List all lines of the data containing the word "names".

--- Start of DATA LINES ---

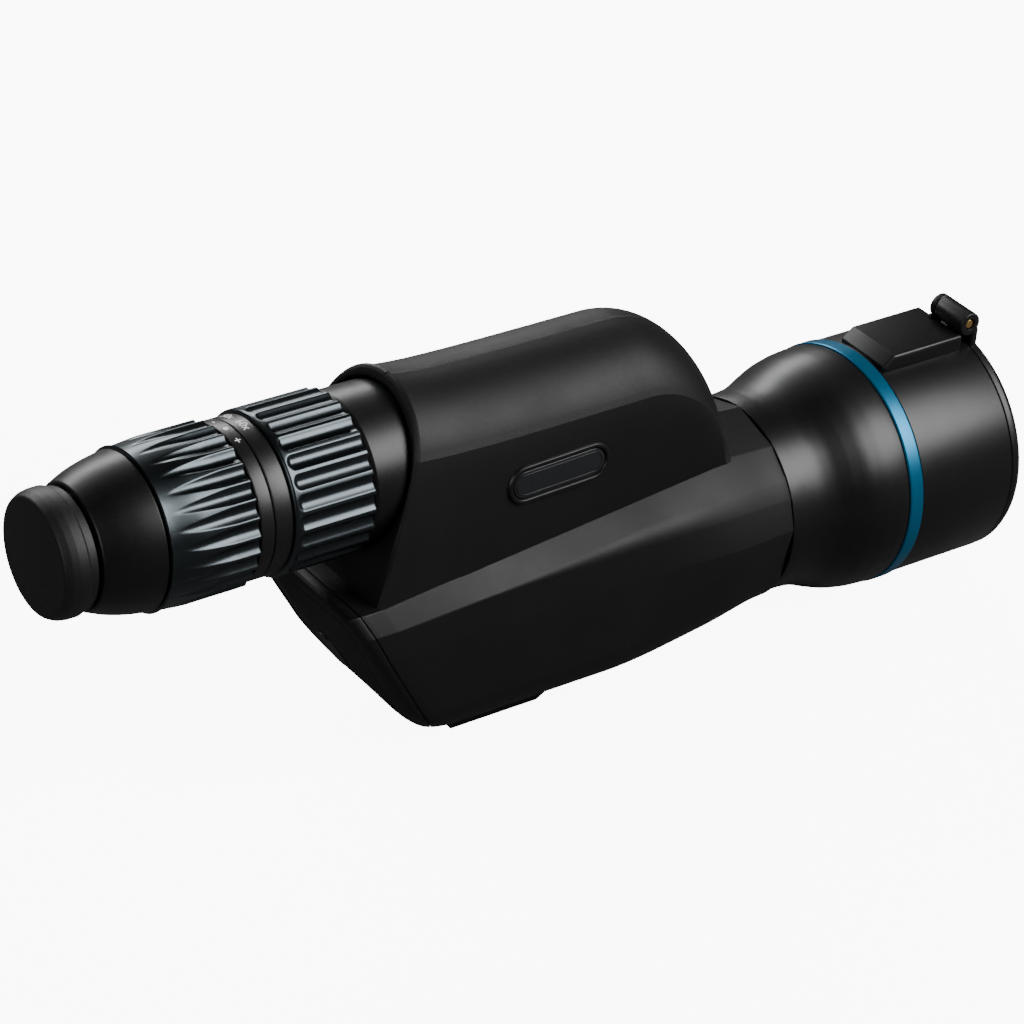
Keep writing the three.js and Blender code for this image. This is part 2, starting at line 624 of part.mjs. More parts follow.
function makeRearEnd() {
  const plug = slanted(rod(-0.2, 1.6, PLUG_RADIUS, 36), PLUG_HEIGHT, 0.4);
  const socket = slanted(rod(-6, 2.1, PLUG_RADIUS + CLEAR, 36), PLUG_HEIGHT, 0.4);
  place(objective, 'rear_plate', cut(rearPanel(REAR_BORDER, 0.4, 1.8 + REAR_PLATE), socket), armour);
  place(objective, 'rear_plug', plug, plastic);
  const carrierStart = REAR_PLATE + 3.4;
  const carrier = cut(slanted(rod(0, 3, MIRROR_RADIUS + 2.5), MIRROR_HEIGHT, carrierStart),
    slanted(rod(-2, 1, 9), MIRROR_HEIGHT, carrierStart));
  place(objective, 'mirror_carrier', carrier, black);
  const disc = slanted(rod(3 + CLEAR, 8, MIRROR_RADIUS), MIRROR_HEIGHT, carrierStart);
  place(objective, 'fold_mirror', disc, mirror);
}

function makeInnerOptics() {
  const start = BARREL_END + 12;
  const length = 34;
  const prismHalf = 17;
  const low = EYEPIECE_RISE - prismHalf;
  const high = EYEPIECE_RISE + prismHalf;
  const side = [[0, low], [length, low + 10], [length, high - 6], [length - 10, high], [0, high]];
  const wedge = new THREE.Shape(side.map(([x, z]) => new THREE.Vector2(start + x, z)));
  const glassBlock = new THREE.ExtrudeGeometry(wedge, { depth: 2 * prismHalf, bevelEnabled: false });
  // shape X stays X, shape Y becomes Z and the depth runs along -Y
  const prism = solid(glassBlock.rotateX(Math.PI / 2).translate(0, prismHalf, 0));
  place(objective, 'erecting_prism', prism, glass);
  const frame = box(start - 1, start + length + 1, -prismHalf - 3, prismHalf + 3, low - 4, low + 24);
  const bay = box(start - CLEAR, start + length + CLEAR, -prismHalf - CLEAR, prismHalf + CLEAR,
    low - CLEAR, high);
  const window = box(start - 5, start + length - 4, -prismHalf + 3, prismHalf - 3, low - 10, high);
  place(objective, 'prism_cradle', cut(frame, bay, window), black);
  const baffle = turned([
    [TAPER_START - 50, 20], [BODY_END - 14, 30], [BODY_END - 14, 31.5], [BODY_END - 12, 31.5],
    [BODY_END - 12, 33], [BODY_END - 15.5, 33], [BODY_END - 15.5, 31.5], [TAPER_START - 50, 21.5],
  ]);
  place(objective, 'light_baffle', baffle, black);
}

function makeFoot() {
  const z0 = -OBJECTIVE_AXIS;
  const [length, half] = PLATE_SIZE;
  const stations = [FOOT_STATION - THREAD_OFFSET, FOOT_STATION + THREAD_OFFSET];
  const holes = stations.map((x) => upright(5, z0 - 1, PLATE_Z + 1, x));
  const plate = box(FOOT_STATION - length / 2, FOOT_STATION + length / 2, -half, half, z0, PLATE_Z);
  const corners = [4 - half, half - 4];
  const seats = corners.map((y) => upright(2.4, z0 - 1, PLATE_Z + 1, FOOT_STATION, y, 20));
  place(objective, 'tripod_plate', cut(plate, ...holes, ...seats), black);
  corners.forEach((y, i) => {
    const head = upright(2.4 - CLEAR, z0 + 0.6, PLATE_Z, FOOT_STATION, y, 20);
    const slot = upright(1.1, z0 - 1, z0 + 1.8, FOOT_STATION, y, 6);
    place(objective, `plate_screw_${i + 1}`, cut(head, slot), steel);
  });
  const insert = (name, offset, bore) => {
    const x = FOOT_STATION + offset;
    const sleeve = upright(5 - CLEAR, z0 + 0.2, PLATE_Z + 7, x);
    place(objective, name, cut(sleeve, upright(bore, z0 - 1, PLATE_Z + 5, x)), brass);
  };
  insert('quarter_inch_insert', THREAD_OFFSET, 3);
  insert('index_pin_bush', -THREAD_OFFSET, 2.2);
}

// ---- objective end ------------------------------------------------------------------------
const TRIM_END = TRIM_START + TRIM_WIDTH;
const SHADE_START = TRIM_END + CLEAR;
const SHADE_END = SHADE_START + SHADE_LENGTH;
const SHADE_BORE = SHADE_RADIUS - SHADE_WALL;
const CELL_OUTER = SHADE_BORE - CLEAR;
const COVER_START = SHADE_END + CLEAR;
const COVER_END = COVER_START + COVER_THICKNESS;

function makeBell() {
  const start = BODY_END + CLEAR;
  const end = TRIM_START - CLEAR;
  const length = end - start;
  const spigot = TUBE_RADIUS - WALL - CLEAR;
  const flare = [[0, 0], [0.3, 0.1], [0.42, 0.28], [0.54, 0.55], [0.66, 0.8], [0.8, 0.94], [1, 1]];
  const outer = flare.map(([x, out]) => [start + x * length, mix(BELL_NECK_RADIUS, BELL_RADIUS, out)]);
  const inner = outer.map(([x, r]) => [x, Math.min(r - WALL, CELL_OUTER)]);
  place(objective, 'bell_housing', turned([
    [start - 10, spigot - 2], ...inner, ...outer.reverse(), [start, spigot], [start - 10, spigot],
  ], SHOWN_SIDES), black);
  place(objective, 'trim_ring', turned([
    [TRIM_START, CELL_OUTER + CLEAR], [TRIM_END, CELL_OUTER + CLEAR], [TRIM_END, TRIM_RADIUS - 0.5],
    [TRIM_END - 0.6, TRIM_RADIUS], [TRIM_START + 0.6, TRIM_RADIUS], [TRIM_START, TRIM_RADIUS - 0.5],
  ], SHOWN_SIDES), blue);
}

function makeShade() {
  const shade = tube(SHADE_START, SHADE_END, SHADE_BORE, SHADE_RADIUS, SHOWN_SIDES);
  place(objective, 'objective_shade', shade, black);
  const bore = LENS_RADIUS + CLEAR;
  place(objective, 'objective_cell', turned([
    [TRIM_START, bore - 2.4], [LENS_STATION - 4, bore - 2.4], [LENS_STATION - 4, bore],
    [LENS_STATION + 17, bore], [LENS_STATION + 17, CELL_OUTER], [TRIM_START, CELL_OUTER],
  ], SHOWN_SIDES), black);
  place(objective, 'objective_rear_lens', turned([
    [LENS_STATION + 1, 0], [LENS_STATION - 1, 22], [LENS_STATION - 3.6, LENS_RADIUS],
    [LENS_STATION + 4, LENS_RADIUS], [LENS_STATION + 3.2, 22], [LENS_STATION + 3, 0],
  ]), glass);
  const spacer = LENS_STATION + 4 + CLEAR;
  place(objective, 'lens_spacer', tube(spacer, spacer + 1.2, LENS_RADIUS - 2.2, LENS_RADIUS), black);
  const front = spacer + 1.2 + CLEAR;
  place(objective, 'objective_front_lens', turned([
    [front - 1.4, 0], [front - 0.9, 22], [front, LENS_RADIUS], [front + 3, LENS_RADIUS], [front + 6.2, 22],
    [front + 7.4, 0],
  ]), glass);
  const lock = tube(front + 3.9, front + 6.9, LENS_RADIUS - 2.6, LENS_RADIUS);
  place(objective, 'objective_lock_ring', lock, black);
}

// Flip-up cover: a dished disc with a long hinge knuckle above it
function makeCover() {
  const rim = SHADE_RADIUS - 0.6;
  const plug = SHADE_BORE - 0.6;
  const disc = turned([
    [COVER_START - 3, plug - 2.4], [COVER_START - 3, plug], [COVER_START, plug],
    [COVER_START, SHADE_RADIUS], [COVER_END - 2, SHADE_RADIUS], [COVER_END - 0.6, rim - 0.4],
    [COVER_END, rim - 2], [COVER_END, 0], [COVER_END - 2.6, 0], [COVER_END - 2.6, plug - 2.4],
  ].reverse(), SHOWN_SIDES);
  const near = -PLATE_HALF_WIDTH;
  const far = HINGE_SPLIT - CLEAR / 2;
  const knuckle = across(HINGE_RADIUS, near, far, HINGE_STATION, HINGE_HEIGHT);
  const arm = box(COVER_START, COVER_START + 3, near, far, SHADE_RADIUS - 6, HINGE_HEIGHT);
  const bore = across(HINGE_PIN_RADIUS + CLEAR, near - 1, far + 1, HINGE_STATION, HINGE_HEIGHT, 24);
  place(objective, 'front_cover', cut(unite(disc, knuckle, arm), bore), plastic);
  const pin = across(HINGE_PIN_RADIUS, near + 0.4, PLATE_HALF_WIDTH - 1, HINGE_STATION, HINGE_HEIGHT, 24);
  place(objective, 'hinge_pin', pin, brass);
}

function makeHingePlate() {
  const start = SHADE_START + 0.5;
  const end = start + PLATE_LENGTH;
  const low = SHADE_RADIUS * 0.92;
  const corner = (x, y, z) => new THREE.Vector3(x, y, z);
  const points = [];
  [-1, 1].forEach((side) => {
    const y = side * PLATE_HALF_WIDTH;
    points.push(corner(start, y, low), corner(end, y, low));
    points.push(corner(start + 3.5, y, PLATE_TOP - 0.6), corner(end, y, PLATE_TOP - 0.6));
    points.push(corner(start + 4, y - side, PLATE_TOP), corner(end, y - side, PLATE_TOP));
  });
  const shadeCut = rod(SHADE_START - 5, SHADE_END + 5, SHADE_RADIUS + CLEAR, SHOWN_SIDES);
  const split = HINGE_SPLIT + CLEAR / 2;
  const onHinge = (radius, y0, y1) => across(radius, y0, y1, HINGE_STATION, HINGE_HEIGHT);
  const clearance = onHinge(HINGE_RADIUS + 2 * CLEAR, -PLATE_HALF_WIDTH - 1, split);
  const lug = onHinge(HINGE_RADIUS, split, PLATE_HALF_WIDTH);
  const web = box(end - 4, HINGE_STATION, split, PLATE_HALF_WIDTH, SHADE_RADIUS, HINGE_HEIGHT);
  const bore = onHinge(HINGE_PIN_RADIUS + CLEAR, 0, PLATE_HALF_WIDTH - 1 + CLEAR);
  place(objective, 'hinge_plate', cut(unite(hull(points), lug, web), clearance, shadeCut, bore), plastic);
}

function makeBadge() {
  place(objective, 'badge_plate', onBadgeFace(pill(BADGE_LENGTH, BADGE_WIDTH, 1.4), 0), badge);
}

makeCap();
makeEyecup();
makeOcularHousing();
makeFocusGroup();
makeRings();
makeCore();
makeZoomGroup();
makeShells();
makeRearEnd();
makeInnerOptics();
makeFoot();
makeBell();
makeShade();
makeCover();
makeHingePlate();
makeBadge();

export default scope;
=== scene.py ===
"""Looks of the spotting scope: fine shells, rings and lenses, their materials, the lights and the camera."""
import math

import bmesh
import bpy
from mathutils import Matrix, Vector


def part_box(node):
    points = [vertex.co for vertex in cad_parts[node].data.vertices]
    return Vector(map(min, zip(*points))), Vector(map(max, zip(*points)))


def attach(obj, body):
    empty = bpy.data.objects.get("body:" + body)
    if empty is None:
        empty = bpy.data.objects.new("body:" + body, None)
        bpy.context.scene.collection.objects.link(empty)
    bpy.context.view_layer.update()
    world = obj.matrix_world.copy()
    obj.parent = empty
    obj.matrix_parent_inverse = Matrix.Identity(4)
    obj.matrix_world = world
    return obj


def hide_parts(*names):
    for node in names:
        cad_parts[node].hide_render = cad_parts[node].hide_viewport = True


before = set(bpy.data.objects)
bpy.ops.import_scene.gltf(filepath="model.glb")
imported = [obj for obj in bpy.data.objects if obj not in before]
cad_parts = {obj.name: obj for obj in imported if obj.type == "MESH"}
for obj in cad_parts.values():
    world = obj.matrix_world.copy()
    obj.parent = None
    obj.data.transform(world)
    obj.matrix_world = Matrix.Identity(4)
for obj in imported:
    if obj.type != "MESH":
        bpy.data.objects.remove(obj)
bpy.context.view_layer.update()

MM = 0.001
BODY = "scope_body"


# ---- places, all worked out from the frame -------------------------------------------------
def corners(node):
    low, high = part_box(node)
    return Vector(low), Vector(high)


def axis_height(node):
    low, high = corners(node)
    return (low.z + high.z) / 2


REAR_X = corners("eyepiece_cap")[0].x
EYE_Z = axis_height("focus_ring")
OBJECTIVE_Z = axis_height("trim_ring")
EYEPIECE_RISE = (EYE_Z - OBJECTIVE_Z) / MM


def station(x):
    """Metres along the scope for a distance in mm from the eyepiece cap's rear face."""
    return REAR_X + x * MM


def reading(x):
    """The distance in mm from the cap's rear face for a place in metres."""
    return (x - REAR_X) / MM


def ends(node):
    """First and last station of a node, in mm."""
    low, high = corners(node)
    return reading(low.x), reading(high.x)


def place(x, y, z):
    """A point from its station, its side and its height over the objective's axis, all in mm."""
    return Vector((station(x), y * MM, OBJECTIVE_Z + z * MM))


def mix(a, b, t):
    return a + (b - a) * t


def clamp(t):
    return min(max(t, 0.0), 1.0)


def ease(t):
    t = clamp(t)
    return t * t * (3 - 2 * t)


# ---- node building -------------------------------------------------------------------------
class Wiring:
    """Adds nodes to one tree and links their sockets."""

    def __init__(self, tree):
        self.tree = tree

    def node(self, kind, inputs=(), **settings):
        node = self.tree.nodes.new(kind)
        for key, value in settings.items():
            setattr(node, key, value)
        for key, value in dict(inputs).items():
            self.feed(node.inputs[key], value)
        return node

    def feed(self, socket, value):
        if isinstance(value, bpy.types.NodeSocket):
            self.tree.links.new(value, socket)
        else:
            socket.default_value = value

    def math(self, operation, first, second=0.0, third=None):
        inputs = {0: first, 1: second}
        if third is not None:
            inputs[2] = third
        return self.node("ShaderNodeMath", inputs, operation=operation).outputs[0]

    def remap(self, value, low, high, to_low=0.0, to_high=1.0):
        limits = {"Value": value, "From Min": low, "From Max": high, "To Min": to_low, "To Max": to_high}
        return self.node("ShaderNodeMapRange", limits).outputs[0]

    def blend(self, factor, first, second):
        node = self.node("ShaderNodeMix", data_type="RGBA")
        self.feed(node.inputs[0], factor)
        self.feed(node.inputs[6], first)
        self.feed(node.inputs[7], second)
        return node.outputs[2]


def new_group(name, inputs, outputs, kind="ShaderNodeTree"):
    """A node group with named inputs (name, socket type, value) and outputs (name, socket type)."""
    tree = bpy.data.node_groups.new(name, kind)
    for label, socket_type, value in inputs:
        socket = tree.interface.new_socket(label, in_out="INPUT", socket_type=socket_type)
        if value is not None:
            socket.default_value = value
    for label, socket_type in outputs:
        tree.interface.new_socket(label, in_out="OUTPUT", socket_type=socket_type)
    source = tree.nodes.new("NodeGroupInput")
    sink = tree.nodes.new("NodeGroupOutput")
    return tree, Wiring(tree), source.outputs, sink.inputs


# ---- effects shared by several finishes ----------------------------------------------------
FINE_SHARE = 0.35  # of the pebbles in how the gloss changes; slow blotches have the rest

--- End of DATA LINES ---

= THE RESPONSE =
def hide_parts(*names):
    for node in names:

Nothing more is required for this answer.